CAD and scene scripts:
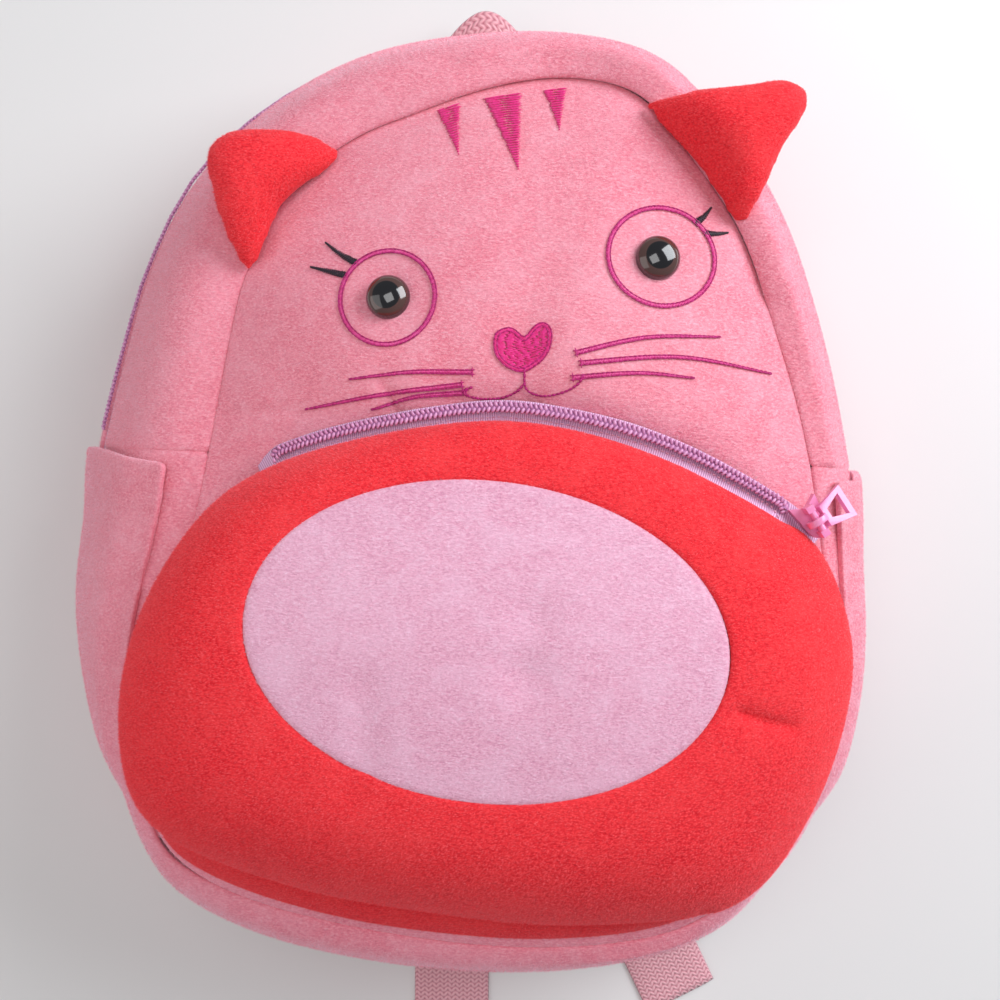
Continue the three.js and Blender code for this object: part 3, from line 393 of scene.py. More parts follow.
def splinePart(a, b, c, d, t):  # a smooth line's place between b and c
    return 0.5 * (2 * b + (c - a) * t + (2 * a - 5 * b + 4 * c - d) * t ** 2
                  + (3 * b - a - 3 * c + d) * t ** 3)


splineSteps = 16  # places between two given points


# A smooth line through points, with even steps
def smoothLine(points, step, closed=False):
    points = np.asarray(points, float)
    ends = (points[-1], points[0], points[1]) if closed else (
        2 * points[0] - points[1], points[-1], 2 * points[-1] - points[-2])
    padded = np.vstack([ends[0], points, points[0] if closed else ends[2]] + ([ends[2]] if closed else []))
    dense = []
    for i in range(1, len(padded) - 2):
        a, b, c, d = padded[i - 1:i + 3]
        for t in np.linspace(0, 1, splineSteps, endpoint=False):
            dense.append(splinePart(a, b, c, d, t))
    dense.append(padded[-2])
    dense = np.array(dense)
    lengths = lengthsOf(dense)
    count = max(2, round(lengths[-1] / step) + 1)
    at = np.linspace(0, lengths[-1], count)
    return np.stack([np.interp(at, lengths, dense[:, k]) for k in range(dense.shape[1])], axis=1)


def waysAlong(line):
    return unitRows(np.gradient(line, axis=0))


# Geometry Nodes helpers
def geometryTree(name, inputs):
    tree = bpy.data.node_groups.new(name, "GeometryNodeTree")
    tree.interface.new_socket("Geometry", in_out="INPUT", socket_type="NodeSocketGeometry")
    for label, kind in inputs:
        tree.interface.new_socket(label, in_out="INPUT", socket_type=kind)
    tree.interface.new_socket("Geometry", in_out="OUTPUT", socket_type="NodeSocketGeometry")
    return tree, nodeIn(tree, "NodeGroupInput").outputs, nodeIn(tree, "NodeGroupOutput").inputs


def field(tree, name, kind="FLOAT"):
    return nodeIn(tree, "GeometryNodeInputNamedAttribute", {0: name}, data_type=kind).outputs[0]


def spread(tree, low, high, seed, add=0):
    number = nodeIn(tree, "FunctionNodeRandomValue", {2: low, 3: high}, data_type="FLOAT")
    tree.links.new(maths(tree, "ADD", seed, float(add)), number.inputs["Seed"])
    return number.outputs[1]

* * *

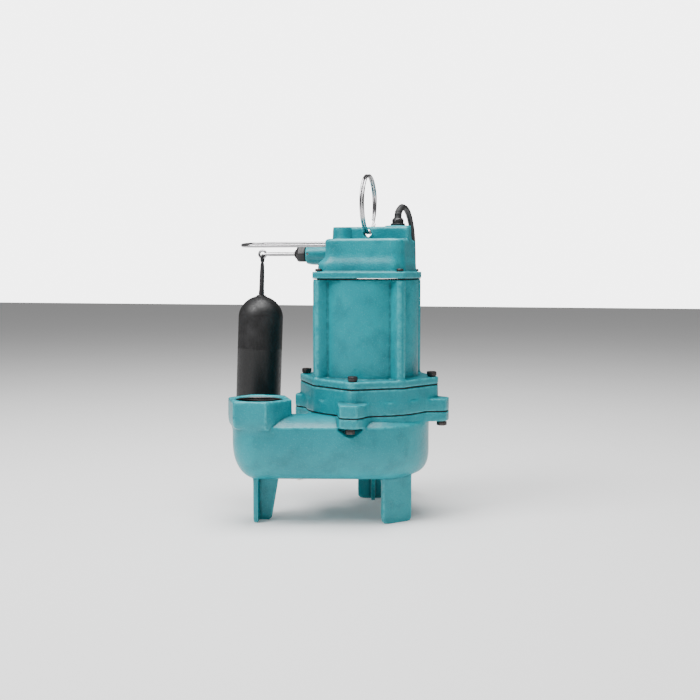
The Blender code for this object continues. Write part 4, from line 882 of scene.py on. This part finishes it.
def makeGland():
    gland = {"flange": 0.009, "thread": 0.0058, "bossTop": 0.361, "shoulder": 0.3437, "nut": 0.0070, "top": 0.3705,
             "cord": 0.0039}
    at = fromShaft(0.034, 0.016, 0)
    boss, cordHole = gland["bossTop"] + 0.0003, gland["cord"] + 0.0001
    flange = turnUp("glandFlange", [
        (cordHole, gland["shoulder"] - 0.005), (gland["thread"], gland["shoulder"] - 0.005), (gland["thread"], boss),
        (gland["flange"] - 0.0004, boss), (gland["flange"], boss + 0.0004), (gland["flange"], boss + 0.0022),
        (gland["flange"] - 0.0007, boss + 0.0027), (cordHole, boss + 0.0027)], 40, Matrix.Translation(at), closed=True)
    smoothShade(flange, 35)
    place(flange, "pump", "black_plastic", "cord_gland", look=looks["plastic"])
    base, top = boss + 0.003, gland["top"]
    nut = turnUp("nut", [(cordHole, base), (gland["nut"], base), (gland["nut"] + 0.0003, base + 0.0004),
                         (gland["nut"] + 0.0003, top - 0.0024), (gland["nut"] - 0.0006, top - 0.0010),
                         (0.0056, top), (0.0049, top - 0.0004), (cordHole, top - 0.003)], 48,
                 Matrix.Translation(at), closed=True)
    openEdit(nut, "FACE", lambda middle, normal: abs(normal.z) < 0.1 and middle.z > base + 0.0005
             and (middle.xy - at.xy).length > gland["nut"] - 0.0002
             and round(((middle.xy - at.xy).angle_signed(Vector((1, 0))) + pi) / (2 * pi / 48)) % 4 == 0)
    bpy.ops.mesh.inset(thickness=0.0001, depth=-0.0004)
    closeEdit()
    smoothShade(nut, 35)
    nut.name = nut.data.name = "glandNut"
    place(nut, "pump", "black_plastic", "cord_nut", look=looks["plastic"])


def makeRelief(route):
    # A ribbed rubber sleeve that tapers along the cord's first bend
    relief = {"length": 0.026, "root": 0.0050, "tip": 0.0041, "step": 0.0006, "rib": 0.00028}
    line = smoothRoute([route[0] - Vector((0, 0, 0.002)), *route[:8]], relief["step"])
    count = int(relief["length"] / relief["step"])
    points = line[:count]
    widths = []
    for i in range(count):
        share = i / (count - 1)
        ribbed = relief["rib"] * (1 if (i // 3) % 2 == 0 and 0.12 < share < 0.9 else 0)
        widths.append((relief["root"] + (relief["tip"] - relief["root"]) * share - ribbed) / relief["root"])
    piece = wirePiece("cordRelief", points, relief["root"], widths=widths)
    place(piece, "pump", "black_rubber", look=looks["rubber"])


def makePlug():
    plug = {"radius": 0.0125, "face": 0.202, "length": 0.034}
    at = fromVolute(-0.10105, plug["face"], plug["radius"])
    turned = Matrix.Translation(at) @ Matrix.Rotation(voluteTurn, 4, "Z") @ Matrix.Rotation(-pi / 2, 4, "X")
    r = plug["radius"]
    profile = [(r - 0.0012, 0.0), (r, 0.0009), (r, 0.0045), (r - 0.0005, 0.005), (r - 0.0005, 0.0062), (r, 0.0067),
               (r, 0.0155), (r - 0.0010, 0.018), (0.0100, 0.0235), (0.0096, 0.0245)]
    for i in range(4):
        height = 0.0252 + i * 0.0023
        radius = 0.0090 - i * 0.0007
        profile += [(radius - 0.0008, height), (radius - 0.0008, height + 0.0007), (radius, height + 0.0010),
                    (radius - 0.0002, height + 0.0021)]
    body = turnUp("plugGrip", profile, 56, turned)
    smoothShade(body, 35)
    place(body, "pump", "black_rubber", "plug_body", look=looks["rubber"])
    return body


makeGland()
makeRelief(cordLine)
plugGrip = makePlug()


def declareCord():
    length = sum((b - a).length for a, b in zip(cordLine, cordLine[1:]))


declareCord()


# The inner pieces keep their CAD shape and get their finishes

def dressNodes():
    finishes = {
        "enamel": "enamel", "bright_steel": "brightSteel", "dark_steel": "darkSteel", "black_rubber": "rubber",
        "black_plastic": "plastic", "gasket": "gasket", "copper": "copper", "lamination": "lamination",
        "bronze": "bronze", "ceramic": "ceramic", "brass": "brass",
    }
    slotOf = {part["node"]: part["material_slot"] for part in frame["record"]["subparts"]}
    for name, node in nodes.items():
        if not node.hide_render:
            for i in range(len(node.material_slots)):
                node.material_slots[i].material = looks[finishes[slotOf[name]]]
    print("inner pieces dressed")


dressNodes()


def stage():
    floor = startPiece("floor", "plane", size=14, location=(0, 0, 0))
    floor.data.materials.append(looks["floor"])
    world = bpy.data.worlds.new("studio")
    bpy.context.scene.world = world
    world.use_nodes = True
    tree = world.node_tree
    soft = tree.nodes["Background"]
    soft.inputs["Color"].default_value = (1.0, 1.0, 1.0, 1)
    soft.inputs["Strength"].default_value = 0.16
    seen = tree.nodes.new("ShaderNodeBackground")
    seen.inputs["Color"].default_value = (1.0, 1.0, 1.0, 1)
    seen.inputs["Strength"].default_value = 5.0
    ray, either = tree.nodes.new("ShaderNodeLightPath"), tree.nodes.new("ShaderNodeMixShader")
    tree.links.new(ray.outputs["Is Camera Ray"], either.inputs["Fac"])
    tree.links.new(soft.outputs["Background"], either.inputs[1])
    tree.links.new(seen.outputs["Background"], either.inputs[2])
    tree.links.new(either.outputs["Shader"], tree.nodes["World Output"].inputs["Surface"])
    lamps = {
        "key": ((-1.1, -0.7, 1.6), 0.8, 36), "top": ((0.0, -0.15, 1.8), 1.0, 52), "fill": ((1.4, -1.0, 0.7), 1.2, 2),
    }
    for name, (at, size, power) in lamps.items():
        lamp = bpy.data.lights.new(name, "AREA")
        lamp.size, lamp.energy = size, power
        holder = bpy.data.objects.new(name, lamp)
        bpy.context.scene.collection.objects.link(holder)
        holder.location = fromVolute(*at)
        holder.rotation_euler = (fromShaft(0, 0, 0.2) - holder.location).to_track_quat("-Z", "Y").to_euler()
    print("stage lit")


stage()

PROBLEM TO WORK ON: Repeat exactly the lines from the one containing "Continue the three.js" to the one containing "splineSteps = 16", both lines included, and nothing else.

TASK RESULT:
Continue the three.js and Blender code for this object: part 3, from line 393 of scene.py. More parts follow.
def splinePart(a, b, c, d, t):  # a smooth line's place between b and c
    return 0.5 * (2 * b + (c - a) * t + (2 * a - 5 * b + 4 * c - d) * t ** 2
                  + (3 * b - a - 3 * c + d) * t ** 3)


splineSteps = 16  # places between two given points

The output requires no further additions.